Records that describe objects

* BEGIN *

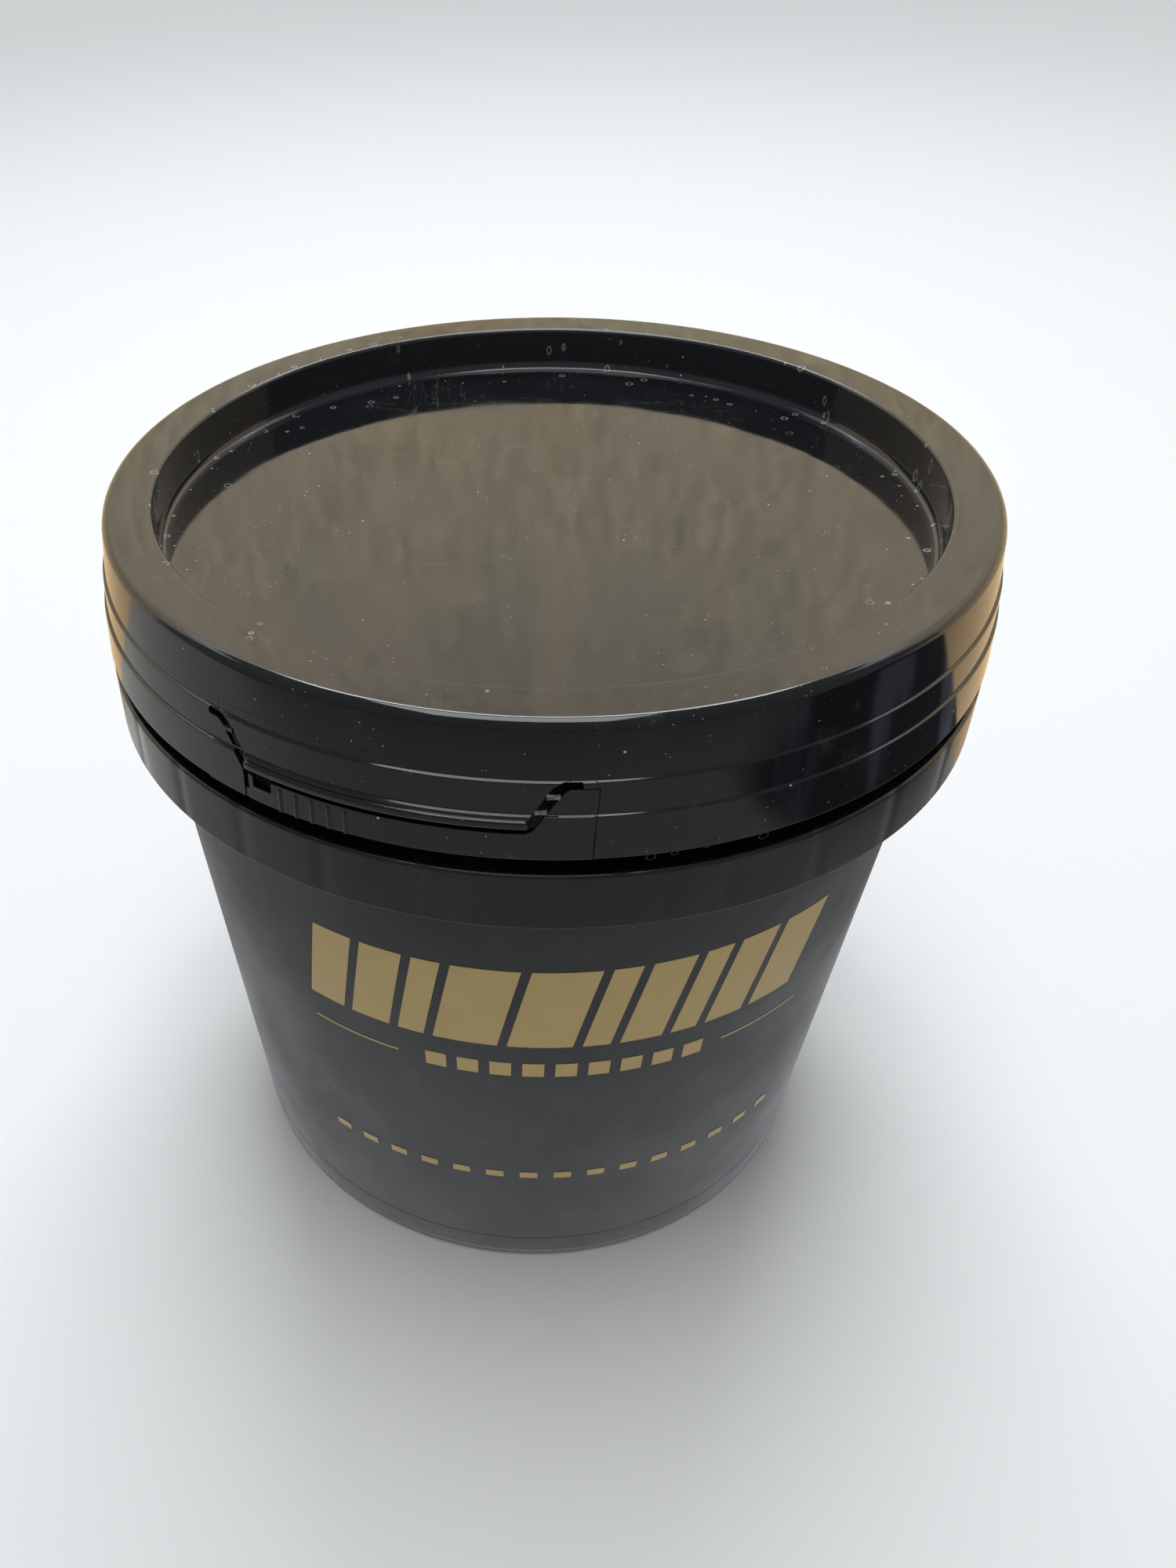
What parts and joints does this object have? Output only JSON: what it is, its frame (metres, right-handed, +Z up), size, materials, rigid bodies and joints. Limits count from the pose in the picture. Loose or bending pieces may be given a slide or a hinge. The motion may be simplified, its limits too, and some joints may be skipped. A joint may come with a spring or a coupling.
{
  "type": "wash bucket",
  "caption": "Tapered round pail with a collar, a press-on tamper-evident lid with a lifting flap and tear-off strap, and a wire bail with a roller grip.",
  "frame": {"origin": "on the floor under the pail's axis", "axes": "+Z up along the pail's axis, -Y to the printed front, +X to the right seen from the front, along the bail's pivot axis"},
  "size_m": [0.281, 0.2707, 0.254],
  "materials": {
    "pail_plastic": "satin black polypropylene, lightly scuffed",
    "lid_plastic": "polished black polypropylene",
    "flap_plastic": "polished black polypropylene",
    "strap_plastic": "semi-gloss black polypropylene",
    "tie_plastic": "thin stress-whitened black polypropylene",
    "seal_rubber": "soft dark grey seal",
    "bail_steel": "bright zinc-plated wire",
    "grip_plastic": "moulded black grip"
  },
  "bodies": {
    "pail": {"pail_body": "pail_plastic"},
    "lid": {"lid": "lid_plastic", "lid_seal": "seal_rubber", "tie_left_upper": "tie_plastic", "tie_left_lower": "tie_plastic", "tie_strap_start": "tie_plastic"},
    "flap": {"lifting_flap": "flap_plastic"},
    "strap": {"tear_strap": "strap_plastic", "tie_right_upper": "tie_plastic", "tie_right_lower": "tie_plastic"},
    "bail": {"bail_wire": "bail_steel"},
    "grip": {"bail_grip": "grip_plastic"}
  },
  "joints": [
    {"name": "lid_lift", "type": "slide", "parent": "pail", "child": "lid", "axis": [0, 0, 1], "range_m": [0, 0.3]},
    {"name": "flap_lift", "type": "hinge", "parent": "lid", "child": "flap", "pos_m": [-0.03726, -0.1258, 0.246], "axis": [-0.9588, 0.284, 0], "range_deg": [0, 50], "stiffness_Nm_per_rad": 0.4},
    {"name": "strap_tear", "type": "hinge", "parent": "lid", "child": "strap", "pos_m": [0.01503, -0.13376, 0.2175], "axis": [0, 0, 1], "range_deg": [0, 110], "stiffness_Nm_per_rad": 0.02},
    {"name": "bail_swing", "type": "hinge", "parent": "pail", "child": "bail", "pos_m": [0, 0, 0.203], "axis": [1, 0, 0], "range_deg": [0, 279]},
    {"name": "grip_spin", "type": "hinge", "parent": "bail", "child": "grip", "pos_m": [0, 0.12266, 0.0579], "axis": [1, 0, 0], "continuous": true}
  ]
}
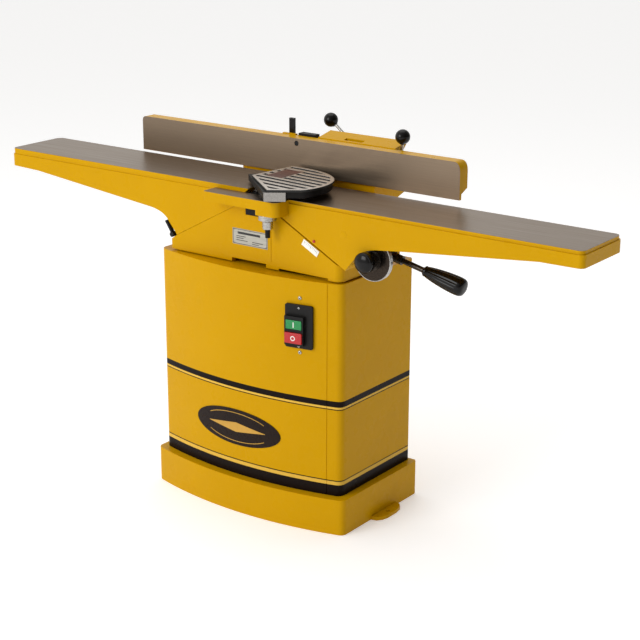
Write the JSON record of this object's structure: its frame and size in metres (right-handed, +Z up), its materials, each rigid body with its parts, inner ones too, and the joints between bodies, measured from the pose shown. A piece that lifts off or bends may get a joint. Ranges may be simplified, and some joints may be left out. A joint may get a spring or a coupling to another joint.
{
  "type": "jointer",
  "caption": "Woodworking jointer with long cast tables on dovetail ways, tilting fence, swinging guard and a closed bowed-front cabinet stand.",
  "frame": {"origin": "centre of the machine's plan on the floor, under the middle of its bounding box", "axes": "+X towards the infeed end, +Z up, -Y towards the operator"},
  "size_m": [1.676, 0.4564, 0.942],
  "materials": {
    "gold_enamel": "stove enamel, gloss",
    "table_enamel": "stove enamel with ground top",
    "black_iron": "black oxide",
    "bright_steel": "turned",
    "tool_steel": "ground",
    "guard_aluminium": "polished ribs",
    "black_plastic": "moulded gloss",
    "switch_plastic": "moulded satin",
    "green_plastic": "moulded gloss",
    "red_plastic": "moulded gloss",
    "belt_rubber": "matt",
    "scale_white": "satin"
  },
  "bodies": {
    "stand": {"plinth": "gold_enamel", "floor_lug_left": "gold_enamel", "floor_lug_right": "gold_enamel", "cabinet": "gold_enamel", "rear_access_panel": "gold_enamel", "switch_box": "switch_plastic", "chip_chute": "gold_enamel", "dust_port": "black_iron", "motor_body": "black_iron", "motor_mount": "black_iron", "motor_terminal_box": "black_iron", "v_belt": "belt_rubber", "belt_guard": "gold_enamel", "base_casting": "gold_enamel", "front_bearing_block": "black_iron", "front_bearing": "bright_steel", "rear_bearing_block": "black_iron", "rear_bearing": "bright_steel", "depth_scale": "scale_white", "fence_support": "gold_enamel", "cable_gland": "black_plastic"},
    "start_button": {"start_button": "green_plastic"},
    "stop_button": {"stop_button": "red_plastic"},
    "cutterhead": {"cutterhead": "bright_steel", "knife_1": "tool_steel", "knife_gib_1": "black_iron", "knife_2": "tool_steel", "knife_gib_2": "black_iron", "knife_3": "tool_steel", "knife_gib_3": "black_iron", "cutterhead_pulley": "bright_steel"},
    "motor_rotor": {"motor_shaft": "bright_steel", "motor_pulley": "black_iron"},
    "outfeed_table": {"outfeed_table": "table_enamel", "outfeed_gib": "black_iron"},
    "outfeed_handle": {"outfeed_lock_handle": "black_plastic"},
    "infeed_table": {"infeed_table": "table_enamel", "infeed_gib": "black_iron", "depth_pointer": "red_plastic", "guard_sleeve": "bright_steel"},
    "infeed_lever": {"infeed_lever_hub": "black_iron", "infeed_lever_arm": "black_iron", "infeed_lever_grip": "black_plastic"},
    "infeed_lock_knob": {"infeed_lock_knob": "black_plastic"},
    "guard_post": {"guard_post": "black_iron"},
    "guard": {"guard_body": "black_iron", "guard_top_plate": "guard_aluminium"},
    "fence_carriage": {"fence_carriage": "gold_enamel", "fence_hinge_pin_left": "bright_steel", "fence_hinge_pin_right": "bright_steel"},
    "slide_lock": {"slide_lock_lever": "bright_steel", "slide_lock_knob": "black_plastic"},
    "fence": {"fence": "table_enamel", "fence_bracket": "gold_enamel", "fence_stop_block": "black_iron", "fence_stop_bolt": "black_plastic", "index_lever_boss": "gold_enamel"},
    "tilt_lock": {"tilt_lock_lever": "bright_steel", "tilt_lock_knob": "black_plastic"},
    "index_lever": {"index_lever": "black_plastic"}
  },
  "joints": [
    {"name": "cutterhead_spin", "type": "hinge", "parent": "stand", "child": "cutterhead", "pos_m": [-0.024, -0.05875, 0.773], "axis": [0, 1, 0], "continuous": true},
    {"name": "motor_spin", "type": "hinge", "parent": "stand", "child": "motor_rotor", "pos_m": [-0.024, -0.05675, 0.235], "axis": [0, 1, 0], "continuous": true},
    {"name": "infeed_depth", "type": "slide", "parent": "stand", "child": "infeed_table", "axis": [0.8813, 0, -0.4726], "range_m": [-0.0201, 0.00677]},
    {"name": "infeed_lever_turn", "type": "hinge", "parent": "infeed_table", "child": "infeed_lever", "pos_m": [0.305, -0.11675, 0.685], "axis": [0, 1, 0], "range_deg": [-12, 36]},
    {"name": "infeed_lock_turn", "type": "hinge", "parent": "infeed_lever", "child": "infeed_lock_knob", "pos_m": [0.305, -0.17175, 0.685], "axis": [0, 1, 0], "range_deg": [-90, 90]},
    {"name": "outfeed_height", "type": "slide", "parent": "stand", "child": "outfeed_table", "axis": [0.8813, 0, 0.4726], "range_m": [-0.006, 0.0015]},
    {"name": "outfeed_lock_turn", "type": "hinge", "parent": "outfeed_table", "child": "outfeed_handle", "pos_m": [-0.284, -0.14675, 0.655], "axis": [0, 1, 0], "range_deg": [-70, 0]},
    {"name": "guard_pushed_by_fence", "type": "hinge", "parent": "infeed_table", "child": "guard_post", "pos_m": [0.038, -0.18175, 0.76], "axis": [0, 0, 1], "range_deg": [0, 143.5]},
    {"name": "guard_swing", "type": "hinge", "parent": "guard_post", "child": "guard", "pos_m": [0.038, -0.18175, 0.815], "axis": [0, 0, 1], "range_deg": [0, 80], "stiffness_Nm_per_rad": 0.5, "springref_deg": -17.19},
    {"name": "fence_slide", "type": "slide", "parent": "stand", "child": "fence_carriage", "axis": [0, -1, 0], "range_m": [0, 0.13]},
    {"name": "slide_lock_turn", "type": "hinge", "parent": "fence_carriage", "child": "slide_lock", "pos_m": [0.06, 0.18825, 0.82], "axis": [0, 0, 1], "range_deg": [-75, 0]},
    {"name": "fence_tilt", "type": "hinge", "parent": "fence_carriage", "child": "fence", "pos_m": [0.055, 0.03925, 0.818], "axis": [1, 0, 0], "range_deg": [-45, 45]},
    {"name": "tilt_lock_turn", "type": "hinge", "parent": "fence", "child": "tilt_lock", "pos_m": [0.232, 0.08125, 0.876], "axis": [1, 0, 0], "range_deg": [-35, 22]},
    {"name": "index_lever_turn", "type": "hinge", "parent": "fence", "child": "index_lever", "pos_m": [-0.089, 0.08025, 0.88], "axis": [1, 0, 0], "range_deg": [-40, 0]},
    {"name": "start_press", "type": "slide", "parent": "stand", "child": "start_button", "axis": [-0.1727, 0.985, 0], "range_m": [0, 0.003], "stiffness_N_per_m": 400},
    {"name": "stop_press", "type": "slide", "parent": "stand", "child": "stop_button", "axis": [-0.1727, 0.985, 0], "range_m": [0, 0.003], "stiffness_N_per_m": 400}
  ],
  "couplings": [
    {"joint": "motor_spin", "follows": "cutterhead_spin", "ratio": 0.7},
    {"joint": "infeed_lever_turn", "follows": "infeed_depth", "rad_per_m": -29},
    {"joint": "guard_pushed_by_fence", "follows": "fence_slide", "rad_per_m": 19.199}
  ]
}
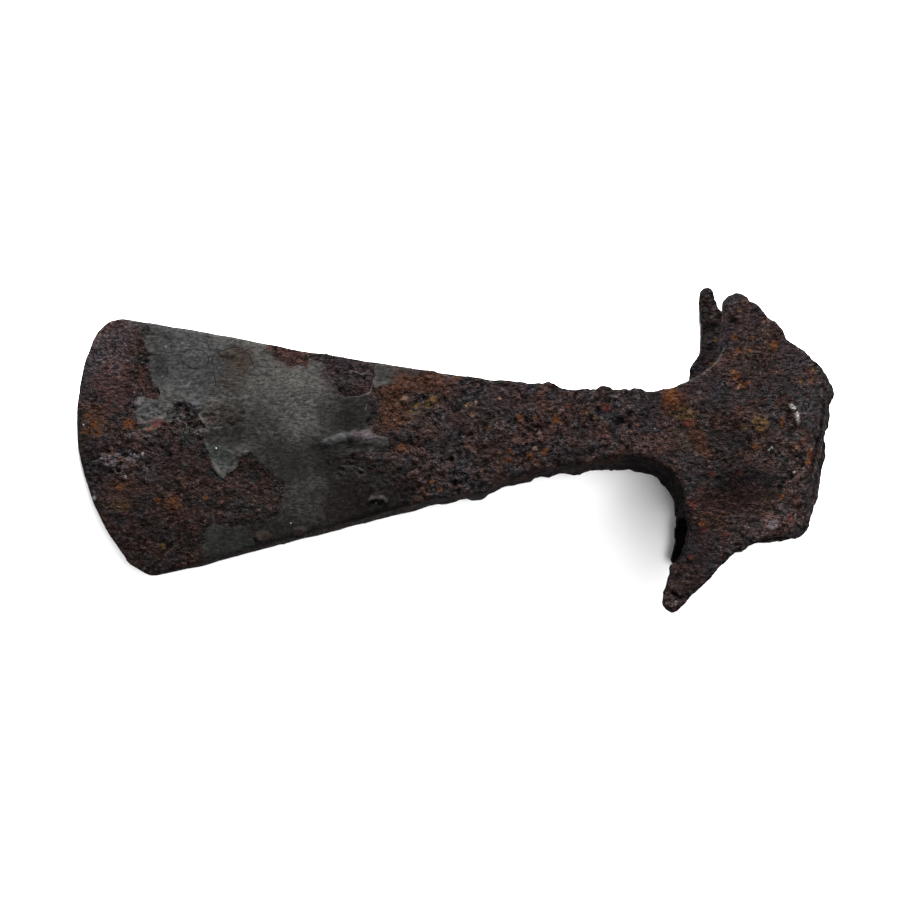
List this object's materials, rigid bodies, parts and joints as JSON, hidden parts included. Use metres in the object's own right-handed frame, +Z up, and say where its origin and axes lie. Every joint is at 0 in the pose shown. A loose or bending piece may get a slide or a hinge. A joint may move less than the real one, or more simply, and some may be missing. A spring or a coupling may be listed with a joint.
{
  "type": "shaft-hole axe head with lugs",
  "caption": "Corroded wrought-iron axe head: long wedge blade with a curved bit, slim neck, D-shaped shaft hole, and pointed lugs along the haft, some broken short.",
  "frame": {"origin": "middle of the footprint, on the ground that the head lies on", "axes": "+X from the bit to the butt, +Y along the shaft hole towards the blade's straight upper edge, +Z up, across the cheeks"},
  "size_m": [0.1876, 0.1014, 0.0356],
  "materials": {
    "corroded_iron": "matt, rusted and pitted, with smoother grey patches"
  },
  "bodies": {
    "root": {"axe_head": "corroded_iron"}
  },
  "joints": []
}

* END *

▶ _Job_:
Repeat exactly the lines from the one containing "List this object's" through the last line of the records above, both included, and nothing else.

▶ _Answer below_:
List this object's materials, rigid bodies, parts and joints as JSON, hidden parts included. Use metres in the object's own right-handed frame, +Z up, and say where its origin and axes lie. Every joint is at 0 in the pose shown. A loose or bending piece may get a slide or a hinge. A joint may move less than the real one, or more simply, and some may be missing. A spring or a coupling may be listed with a joint.
{
  "type": "shaft-hole axe head with lugs",
  "caption": "Corroded wrought-iron axe head: long wedge blade with a curved bit, slim neck, D-shaped shaft hole, and pointed lugs along the haft, some broken short.",
  "frame": {"origin": "middle of the footprint, on the ground that the head lies on", "axes": "+X from the bit to the butt, +Y along the shaft hole towards the blade's straight upper edge, +Z up, across the cheeks"},
  "size_m": [0.1876, 0.1014, 0.0356],
  "materials": {
    "corroded_iron": "matt, rusted and pitted, with smoother grey patches"
  },
  "bodies": {
    "root": {"axe_head": "corroded_iron"}
  },
  "joints": []
}